I let mine eat sheep poo, never done them any harm. They follow the rabbit round and clear up after him and the guiena pigs when they've been out too. Presume they clear the cat poo out the flower beds too because there's never any around.  Only poo I stop them eating is horse poo because it really does stink!!!


----------



## andrea 35 (Nov 22, 2007)

Any poo that is from a grass eating animal is perfectly ok for them to eat ( not nice but ok ) .
That includes sheep , horses ( comes back out looking the same as it does going in lol ) cows, rabbits , deer , anything thats eaten a veg diet . As long as you worm on a regular basis .


----------



## Guest (Sep 15, 2008)

Thanks  just for an update, we went to the puppy class and he was so distracted by all the hard work and other puppies to play with he didnt even look at the poo! Maybe hes just grown out of it already


----------



## andrea 35 (Nov 22, 2007)

Dont hold your breath lol , mine do it when you least expect it .


----------



## Guest (Sep 15, 2008)

Yeah I dont think they ever grow out of it. Must be like smoking.
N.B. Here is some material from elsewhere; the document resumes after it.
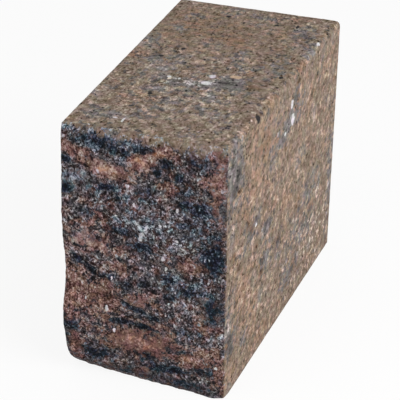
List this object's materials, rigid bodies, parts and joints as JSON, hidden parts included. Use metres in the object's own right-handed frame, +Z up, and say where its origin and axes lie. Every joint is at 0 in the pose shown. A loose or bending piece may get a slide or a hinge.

Even though you have given up you still have the craving...and I guess for a dog that is hooked on poos then if a nice shiny freshly laid sheep heap is steaming then you just gotta have a chomp.


----------



## andrea 35 (Nov 22, 2007)

PMSL you have a way with words .


----------



## Guest (Sep 15, 2008)

andrea 35 said:


> PMSL you have a way with words .


Well its a bit like waving a choccy bar underneath the nose of someone on a diet aint it? lol


----------



## Guest (Sep 15, 2008)

mrsdusty said:


> Well its a bit like waving a choccy bar underneath the nose of someone on a diet aint it? lol


lmao yum yum, chocolate surprise


----------



## Weezie (Jul 31, 2008)

Got my beginner obedience grading on saturday... in a field that sheep frequent.
I need sympathy and luck, buckets of it!!


----------